Иначе говоря, Александр ответил: да, но… Именно это НО (наряду с отсутствием согласия на российскую вооруженную интервенцию против Австрии) и привело к тому, что Наполеон проиграл эрфуртский раунд императорского покера. Ведь Бонапарт, выслушав приведенную выше речь, уверился в том, что обманул царя, что поставил его перед ужасной дилеммой, перед проблемой: а что делать? Каким образом из всего этого выкарабкаться? Почему корсиканец это делает, неужто он и вправду желает установить самый тесный союз между нами? То есть — как уже было сказано — что подстреленный дробью заяц станет бегать по кругу, не зная, куда ему бежать.
Но все эти рассуждения были ошибочными, поскольку перед царем вовсе не стояла ужасная дилемма, он не задавал себе никаких вопросов и прекрасно знал, что ему делать, то есть, как от всего откреститься. И он решил незамедлительно выдать сестру за кого-то другого, но за кого-то такого, кто не мог бы закрутить голову Екатерине своей красотой и не мешал бы заниматься с ней любовью, как и раньше. И такого человека он нашел вскоре после возвращения из Эрфурта. Им был герцог Георг Ольденбургский, витающий в облаках поэт-графоман и филантроп, с гадкой фигурой, уродливый, неуклюже передвигающийся, а ко всему остальному еще и заикающийся.
В Петербурге царя приветствовали взрывом радости.

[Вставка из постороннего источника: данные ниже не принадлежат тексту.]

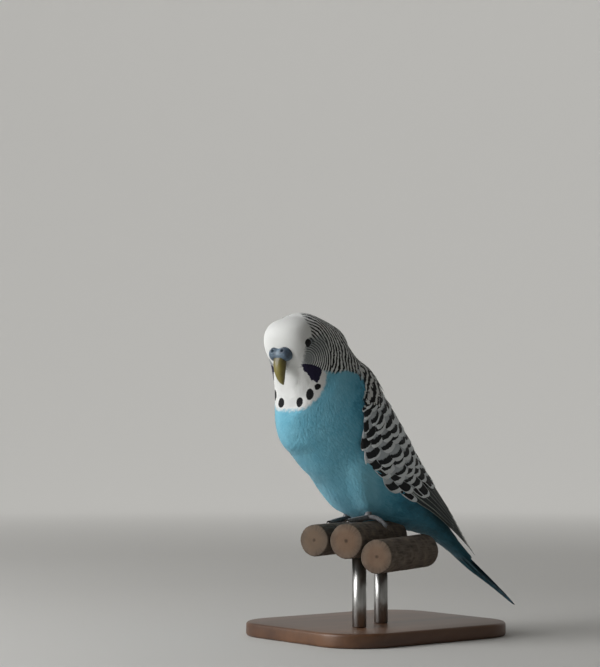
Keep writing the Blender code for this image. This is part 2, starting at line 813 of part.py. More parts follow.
def upper_bill(name, out=0.0):
    """The hooked upper bill, or a grown copy used as a cutter."""
    places = np.arange(len(CULMEN))
    at = np.linspace(0, len(CULMEN) - 1, 10)
    front, back = spline(places, CULMEN, at), spline(places, PALATE, at)
    widths = spline(places, BILL_HALF_WIDTHS, at)
    return loft(name, [bill_section(f, b, w, out=out) for f, b, w in zip(front, back, widths)])


def lower_bill(name):
    """The short lower bill, tucked behind the upper one."""
    rings = []
    angles = np.arange(12) * 2 * math.pi / 12
    for (fore, up), half_width in zip(CHIN_LINE, LOWER_BILL_HALF_WIDTHS):
        depth = LOWER_BILL_DEPTH / 2 * half_width / LOWER_BILL_HALF_WIDTHS[0]
        rings.append(
            [
                head_point(fore + depth + depth * math.cos(a), up, half_width * math.sin(a))
                for a in angles
            ]
        )
    return loft(name, rings)


def cere(name, out=0.0):
    """The fleshy pad over the bill's base, with a nostril in each lobe."""
    parts = []
    for fore, up, side, across, deep, high in CERE_LOBES:
        for way in (-1.0, 1.0) if side else (1.0,):
            centre = head_point(fore - 0.9, up, way * side)
            parts.append(
                ball(f"{name}_lobe", centre, (across + out, deep + out, high + out), turn=HEAD_YAW)
            )
    return combine(parts[0], parts[1:], "UNION")


def nostril_cutters():
    """Short rods that open the two nostrils."""
    made = []
    for way in (-1.0, 1.0):
        inner = head_point(12.6, 0.2, way * NOSTRIL_SIDE)
        outer = head_point(16.4, 1.1, way * (NOSTRIL_SIDE + 0.4))
        made.append(rod("nostril", inner, outer, NOSTRIL_RADIUS, 10))
    return made


def head_and_face(materials):
    """The head with lids and sockets, the eyes, the cere and both halves of the bill."""
    head = loft("head", body_rings(0.0, HEAD_END))
    combine(head, [eyelid_ring(side) for side in (-1, 1)], "UNION")
    combine(head, [eye_ball("socket", side, GAP) for side in (-1, 1)], "DIFFERENCE")
    head.data.materials.append(materials["face"])
    for side, word in ((1, "left"), (-1, "right")):
        eye = eye_ball(f"eye_{word}", side)
        eye.data.materials.append(materials["eye"])
    upper = upper_bill("bill_upper")
    combine(upper, [body_cutter(0.0, HEAD_END)], "DIFFERENCE")
    upper.data.materials.append(materials["horn"])
    lower = lower_bill("bill_lower")
    combine(lower, [body_cutter(0.0, HEAD_END)], "DIFFERENCE")
    combine(lower, [upper_bill("bill_cutter", GAP)], "DIFFERENCE")
    lower.data.materials.append(materials["horn"])
    pad = cere("cere")
    combine(pad, [body_cutter(0.0, HEAD_END)], "DIFFERENCE")
    combine(pad, [upper_bill("bill_cutter", GAP)], "DIFFERENCE")
    combine(pad, nostril_cutters(), "DIFFERENCE")
    pad.name = "cere"
    pad.data.materials.append(materials["cere"])


def body_and_legs(materials):
    """Neck, torso, thighs and feet."""
    neck = loft("neck", body_rings(HEAD_END, NECK_END, shift=GAP))
    neck.data.materials.append(materials["plumage"])
    torso = loft("torso", body_rings(NECK_END, LAST_SECTION, shift=GAP))
    combine(torso, log_cutters(), "DIFFERENCE")
    for side, word in ((1, "left"), (-1, "right")):
        foot(f"foot_{word}", side, materials["foot"])
        upper_leg = thigh(f"thigh_{word}", side)
        combine(upper_leg, [body_cutter(NECK_END - 1.0, LAST_SECTION)], "DIFFERENCE")
        combine(upper_leg, log_cutters(), "DIFFERENCE")
        combine(upper_leg, foot_parts(side, GAP + 0.05), "DIFFERENCE")
        upper_leg.data.materials.append(materials["plumage"])
        combine(torso, foot_parts(side, GAP + 0.05), "DIFFERENCE")
    torso.data.materials.append(materials["plumage"])


def stand(materials):
    """The flat base and the two rods under the middle log."""
    width, depth, height = BASE_SIZE
    outline = []
    for corner, (sx, sy) in enumerate(((1, 1), (-1, 1), (-1, -1), (1, -1))):
        for step in range(9):
            angle = (corner + step / 8) * math.pi / 2
            outline.append(
                (
                    sx * (width / 2 - BASE_CORNER) + BASE_CORNER * math.cos(angle),
                    sy * (depth / 2 - BASE_CORNER) + BASE_CORNER * math.sin(angle),
                )
            )
    outline = np.array(outline)
    inset = outline * (1 - 2 * BASE_EDGE / np.array([width, depth]))
    layers = ((inset, 0.0), (outline, BASE_EDGE), (outline, height - BASE_EDGE), (inset, height))
    base = loft("stand_base", [np.column_stack([o, np.full(len(o), z)]) for o, z in layers])
    base.data.materials.append(materials["stand"])
    near, far = log_ends(1)
    for k, share in enumerate(ROD_STEPS, 1):
        place = near + (far - near) * share
        foot_end = np.array([place[0], place[1], height + GAP])
        top_end = np.array([place[0], place[1], place[2]])
        post = rod(f"stand_rod_{k}", foot_end, top_end, ROD_RADIUS, 20)
        combine(post, log_cutters(), "DIFFERENCE")
        post.data.materials.append(materials["brass"])


def main():
    """Build the bird, its perch and its stand."""
    clear_scene()
    materials = {
        "face": make_material("white_plumage", (0.86, 0.86, 0.84), 0.8),
        "plumage": make_material("blue_plumage", (0.12, 0.42, 0.55), 0.8),
        "wing": make_material("barred_plumage", (0.35, 0.36, 0.36), 0.75),
        "tail": make_material("tail_plumage", (0.03, 0.16, 0.26), 0.6),
        "eye": make_material("eye", (0.01, 0.01, 0.01), 0.1),
        "cere": make_material("cere_skin", (0.16, 0.22, 0.32), 0.5),
        "horn": make_material("bill_horn", (0.45, 0.40, 0.15), 0.4),
        "foot": make_material("foot_skin", (0.42, 0.40, 0.42), 0.7),
        "wood": make_material("log_wood", (0.36, 0.26, 0.18), 0.85),
        "stand": make_material("stand_wood", (0.30, 0.20, 0.12), 0.5),
        "brass": make_material("stand_metal", (0.55, 0.52, 0.47), 0.35, 1.0),
    }
    head_and_face(materials)
    body_and_legs(materials)
    wing("wing_left", 1.0, materials["wing"])
    wing("wing_right", -1.0, materials["wing"])
    tail("tail", materials["tail"])
    for log in range(len(LOGS)):
        made = log_solid(f"perch_log_{log + 1}", log)
        made.data.materials.append(materials["wood"])
    stand(materials)


if __name__ == "__main__":
    main()
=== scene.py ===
"""A sky-blue budgerigar on three cut logs, dressed in feathers over its solids.

Lengths are in millimetres until a mesh is made. The bird faces -Y, its left side
is +X, and the origin is the middle of the underside of the stand's base.
"""

import logging
import math
from dataclasses import dataclass
from enum import Enum
from typing import Callable, Sequence

import bpy
import numpy as np
from mathutils import Matrix, Vector


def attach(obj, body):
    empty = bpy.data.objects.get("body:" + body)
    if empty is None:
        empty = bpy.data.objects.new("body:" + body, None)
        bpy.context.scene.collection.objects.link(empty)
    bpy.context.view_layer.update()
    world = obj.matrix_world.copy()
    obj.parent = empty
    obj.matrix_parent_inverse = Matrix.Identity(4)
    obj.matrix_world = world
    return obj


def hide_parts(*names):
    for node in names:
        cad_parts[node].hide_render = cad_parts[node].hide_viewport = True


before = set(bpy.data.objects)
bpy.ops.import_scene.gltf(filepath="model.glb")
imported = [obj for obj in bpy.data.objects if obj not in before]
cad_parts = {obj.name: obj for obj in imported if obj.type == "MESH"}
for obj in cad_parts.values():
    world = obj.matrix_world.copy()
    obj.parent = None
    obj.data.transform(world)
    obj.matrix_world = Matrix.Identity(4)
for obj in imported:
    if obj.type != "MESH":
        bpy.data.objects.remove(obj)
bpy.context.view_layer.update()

LOG = logging.getLogger("budgerigar")
MM = 0.001
ROOT = "root"
SEED = 20751

MATH, MIX, RANGE = "ShaderNodeMath", "ShaderNodeMix", "ShaderNodeMapRange"
NOISE, BUMP, MAPPING = "ShaderNodeTexNoise", "ShaderNodeBump", "ShaderNodeMapping"
PLACE = ("place", "ShaderNodeTexCoord", {}, {"out": "Object"})
TIMES, MINUS = {"operation": "MULTIPLY"}, {"operation": "SUBTRACT"}
TIMES_PLUS, SINE = {"operation": "MULTIPLY_ADD"}, {"operation": "SINE"}
COLOUR = {"out": 2, "data_type": "RGBA"}
SOFT = {"interpolation_type": "SMOOTHSTEP"}
# Farther than any rim of a feather, and longer than any dark band
FAR, ENDLESS = 9.0, 99.0

Material = bpy.types.Material
Tree = bpy.types.NodeTree
Random = np.random.Generator
Places = np.ndarray | float
Surface = Callable[[Places, Places, Places], np.ndarray]


class Side(Enum):
    """A side of the bird, as the sign of X."""

    LEFT = 1.0
    RIGHT = -1.0

    @property
    def word(self) -> str:
        """The side in a node's name."""
        return self.name.lower()


def linear(hex_colour: str, alpha: float = 1.0) -> tuple[float, float, float, float]:
    """Turn an sRGB hex colour into linear values.

    Args:
        hex_colour: # and six hex digits.
        alpha: The fourth value.

    Returns:
        Red, green, blue and alpha for a socket.
    """
    found = []
    for start in (1, 3, 5):
        share = int(hex_colour[start : start + 2], 16) / 255
        found.append(share / 12.92 if share <= 0.04045 else ((share + 0.055) / 1.055) ** 2.4)
    return found[0], found[1], found[2], alpha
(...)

— Никто уже и не надеялся, что это чудовище выпустит Ваше Императорское Величество в целости и сохранности! — сообщил один из генералов, за что его резко упрекнули, поскольку тот произнес это вслух.

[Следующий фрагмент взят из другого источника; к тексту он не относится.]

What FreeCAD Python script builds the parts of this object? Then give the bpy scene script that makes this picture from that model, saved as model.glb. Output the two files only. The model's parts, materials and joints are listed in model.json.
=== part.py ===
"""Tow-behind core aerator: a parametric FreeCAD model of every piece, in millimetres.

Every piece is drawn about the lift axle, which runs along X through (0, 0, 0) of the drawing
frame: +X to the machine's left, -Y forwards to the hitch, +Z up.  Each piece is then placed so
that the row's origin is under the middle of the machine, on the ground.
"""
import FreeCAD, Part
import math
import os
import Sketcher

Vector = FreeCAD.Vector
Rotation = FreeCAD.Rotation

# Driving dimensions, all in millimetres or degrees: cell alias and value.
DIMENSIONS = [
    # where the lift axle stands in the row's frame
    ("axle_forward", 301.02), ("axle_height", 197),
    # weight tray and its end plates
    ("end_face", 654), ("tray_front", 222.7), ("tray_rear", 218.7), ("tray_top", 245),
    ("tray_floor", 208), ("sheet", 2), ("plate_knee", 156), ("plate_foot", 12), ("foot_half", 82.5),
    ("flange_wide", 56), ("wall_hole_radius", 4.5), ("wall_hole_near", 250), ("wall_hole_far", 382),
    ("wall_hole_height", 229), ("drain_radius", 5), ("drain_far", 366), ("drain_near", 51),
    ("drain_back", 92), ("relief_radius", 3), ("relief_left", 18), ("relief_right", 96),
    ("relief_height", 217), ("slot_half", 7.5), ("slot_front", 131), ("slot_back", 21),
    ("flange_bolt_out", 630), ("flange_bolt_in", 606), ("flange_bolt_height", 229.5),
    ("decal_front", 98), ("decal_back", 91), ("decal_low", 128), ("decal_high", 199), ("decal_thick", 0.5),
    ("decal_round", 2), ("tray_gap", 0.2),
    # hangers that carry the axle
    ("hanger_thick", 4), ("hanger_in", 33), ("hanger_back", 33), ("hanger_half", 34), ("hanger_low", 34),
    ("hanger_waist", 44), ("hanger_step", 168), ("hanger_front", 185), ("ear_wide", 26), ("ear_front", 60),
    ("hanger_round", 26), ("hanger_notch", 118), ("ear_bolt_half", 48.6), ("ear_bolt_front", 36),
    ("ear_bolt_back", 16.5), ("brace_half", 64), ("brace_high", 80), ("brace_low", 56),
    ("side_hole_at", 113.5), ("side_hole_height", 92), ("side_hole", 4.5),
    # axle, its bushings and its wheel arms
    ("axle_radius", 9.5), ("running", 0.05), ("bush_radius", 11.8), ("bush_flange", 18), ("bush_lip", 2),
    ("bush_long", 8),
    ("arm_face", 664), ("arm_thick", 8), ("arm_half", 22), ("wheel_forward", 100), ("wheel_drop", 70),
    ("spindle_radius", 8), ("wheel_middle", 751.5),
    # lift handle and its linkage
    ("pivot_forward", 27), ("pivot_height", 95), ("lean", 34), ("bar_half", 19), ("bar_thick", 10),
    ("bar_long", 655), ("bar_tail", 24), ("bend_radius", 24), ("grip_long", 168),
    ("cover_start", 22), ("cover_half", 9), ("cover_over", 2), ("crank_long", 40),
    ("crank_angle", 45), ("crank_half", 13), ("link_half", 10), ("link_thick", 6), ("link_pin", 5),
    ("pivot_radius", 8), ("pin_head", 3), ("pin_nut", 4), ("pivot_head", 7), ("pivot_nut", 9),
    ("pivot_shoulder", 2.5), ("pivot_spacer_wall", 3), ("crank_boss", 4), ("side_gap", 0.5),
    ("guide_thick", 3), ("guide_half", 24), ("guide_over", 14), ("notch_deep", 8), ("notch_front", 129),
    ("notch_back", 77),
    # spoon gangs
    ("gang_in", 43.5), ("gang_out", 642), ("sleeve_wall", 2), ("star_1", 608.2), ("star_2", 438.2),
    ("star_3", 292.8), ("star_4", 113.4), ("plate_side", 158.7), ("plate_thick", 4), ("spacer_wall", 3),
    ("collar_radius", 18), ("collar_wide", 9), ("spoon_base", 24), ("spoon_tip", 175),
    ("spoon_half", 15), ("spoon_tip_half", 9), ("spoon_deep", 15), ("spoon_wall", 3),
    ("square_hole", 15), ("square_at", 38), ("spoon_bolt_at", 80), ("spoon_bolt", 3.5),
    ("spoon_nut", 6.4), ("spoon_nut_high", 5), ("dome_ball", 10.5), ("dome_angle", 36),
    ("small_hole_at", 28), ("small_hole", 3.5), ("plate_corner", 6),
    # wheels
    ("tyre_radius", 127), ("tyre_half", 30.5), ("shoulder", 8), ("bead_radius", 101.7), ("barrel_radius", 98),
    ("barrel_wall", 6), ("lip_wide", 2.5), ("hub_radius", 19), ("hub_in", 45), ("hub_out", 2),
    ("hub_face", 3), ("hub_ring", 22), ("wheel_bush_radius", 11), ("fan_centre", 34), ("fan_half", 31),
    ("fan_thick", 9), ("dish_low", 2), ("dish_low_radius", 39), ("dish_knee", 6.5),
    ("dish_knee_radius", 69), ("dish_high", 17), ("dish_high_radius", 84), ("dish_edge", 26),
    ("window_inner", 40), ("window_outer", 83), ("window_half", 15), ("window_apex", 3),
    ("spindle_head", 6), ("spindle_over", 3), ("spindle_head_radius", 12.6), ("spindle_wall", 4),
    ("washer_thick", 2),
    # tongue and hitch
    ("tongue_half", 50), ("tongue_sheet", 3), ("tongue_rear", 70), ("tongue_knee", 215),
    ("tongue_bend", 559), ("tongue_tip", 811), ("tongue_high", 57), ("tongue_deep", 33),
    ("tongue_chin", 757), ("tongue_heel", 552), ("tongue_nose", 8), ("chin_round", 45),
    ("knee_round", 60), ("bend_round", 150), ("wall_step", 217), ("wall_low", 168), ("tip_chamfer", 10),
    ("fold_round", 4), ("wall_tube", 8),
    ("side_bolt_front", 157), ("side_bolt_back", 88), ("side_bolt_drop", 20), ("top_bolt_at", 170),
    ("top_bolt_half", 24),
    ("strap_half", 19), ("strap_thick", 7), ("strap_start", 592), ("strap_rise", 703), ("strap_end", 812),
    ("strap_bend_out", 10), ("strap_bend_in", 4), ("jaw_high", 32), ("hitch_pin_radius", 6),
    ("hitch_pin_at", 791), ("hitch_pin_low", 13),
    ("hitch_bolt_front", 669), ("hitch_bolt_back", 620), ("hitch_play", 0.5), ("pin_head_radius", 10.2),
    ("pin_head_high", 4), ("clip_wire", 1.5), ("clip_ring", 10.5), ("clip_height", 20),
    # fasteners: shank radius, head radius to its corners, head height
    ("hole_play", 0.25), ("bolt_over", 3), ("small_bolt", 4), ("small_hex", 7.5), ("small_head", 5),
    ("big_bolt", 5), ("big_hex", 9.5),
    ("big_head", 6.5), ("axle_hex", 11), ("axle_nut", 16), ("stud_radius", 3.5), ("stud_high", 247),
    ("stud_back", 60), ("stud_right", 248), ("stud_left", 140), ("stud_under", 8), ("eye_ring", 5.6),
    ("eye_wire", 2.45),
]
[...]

По вопросу супружества Екатерины никаких трудностей не было. Царица-мать, которая прекрасно знала про особенную связь своих деток (сама она называла это культурно "оригинальностью Кати"), скорее уж выдала бы дочь за самого черта, чем за "корсиканское чудище Минотавра" (ее собственные слова), сама же «Катя» сказала:
— Я предпочту выйти замуж за попа!
Так что в молниеносном темпе на свадебный рушник поставили парочку, составные части которой соответствовали друг другу, словно кулак носу. И Георгий Ольденбургский кулаком здесь никак не был. Тут я вспомнил, что совершенно забыл сказать, кем же, прежде всего, он был. А был он кузеном… царя Александра, так что все осталось в семье. "Катя" выехала в Тверь, где ее супруг трудился на посту генерал-губернатора, и именно там братец ее и навещал. После одного из таких визитов, продолжавшегося пять дней (начиная с 10 декабря 1809 года), царь с неохотой задумался о необходимость часто преодолевать четыреста пятьдесят верст в одну сторону, а потом снова четыреста пятьдесят верст в другую сторону, в Петербург, так что он, не церемонясь, забрал «опять» «самое роскошное существо на свете» домой и точка.

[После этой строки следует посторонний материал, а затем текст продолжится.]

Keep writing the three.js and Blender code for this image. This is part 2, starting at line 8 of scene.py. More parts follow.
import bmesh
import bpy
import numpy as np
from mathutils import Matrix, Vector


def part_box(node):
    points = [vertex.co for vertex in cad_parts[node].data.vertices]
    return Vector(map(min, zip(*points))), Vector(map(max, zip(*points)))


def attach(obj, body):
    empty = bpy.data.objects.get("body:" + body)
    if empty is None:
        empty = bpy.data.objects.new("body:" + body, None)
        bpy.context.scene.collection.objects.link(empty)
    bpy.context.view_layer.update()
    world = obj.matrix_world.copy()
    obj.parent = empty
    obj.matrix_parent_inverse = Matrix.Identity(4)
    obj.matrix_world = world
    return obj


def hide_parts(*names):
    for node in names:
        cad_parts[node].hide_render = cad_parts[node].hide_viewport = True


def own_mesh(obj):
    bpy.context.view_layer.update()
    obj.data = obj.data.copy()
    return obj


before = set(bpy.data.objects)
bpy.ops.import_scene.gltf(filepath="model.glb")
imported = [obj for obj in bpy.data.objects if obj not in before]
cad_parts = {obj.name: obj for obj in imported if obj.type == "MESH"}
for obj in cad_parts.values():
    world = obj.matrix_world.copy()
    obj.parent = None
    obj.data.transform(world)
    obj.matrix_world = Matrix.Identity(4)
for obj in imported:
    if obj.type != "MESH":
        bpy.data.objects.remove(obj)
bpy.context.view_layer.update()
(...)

Лакмусовая бумажка окрасилась, и теперь уже у Наполеона была стопроцентная уверенность относительно нежелания Александра. Дополнительное свидетельство враждебности «брата» он получил в ходе войны с Австрией летом 1809 года, когда русская армия — несмотря на постоянные напоминания Парижа — не только не помогла французам, но даже пыталась мешать их союзникам, полякам. Бонапарт понял, что с этого пути возврата тоже не будет. Матримониальная проверка с Екатериной, а точнее — ее эффект, имела колоссальное значение для приготовлений к трагическому финалу императорского покера. Наполеон сам назвал его "открытием карты". А так поступают, чтобы увидеть ее реальное значение.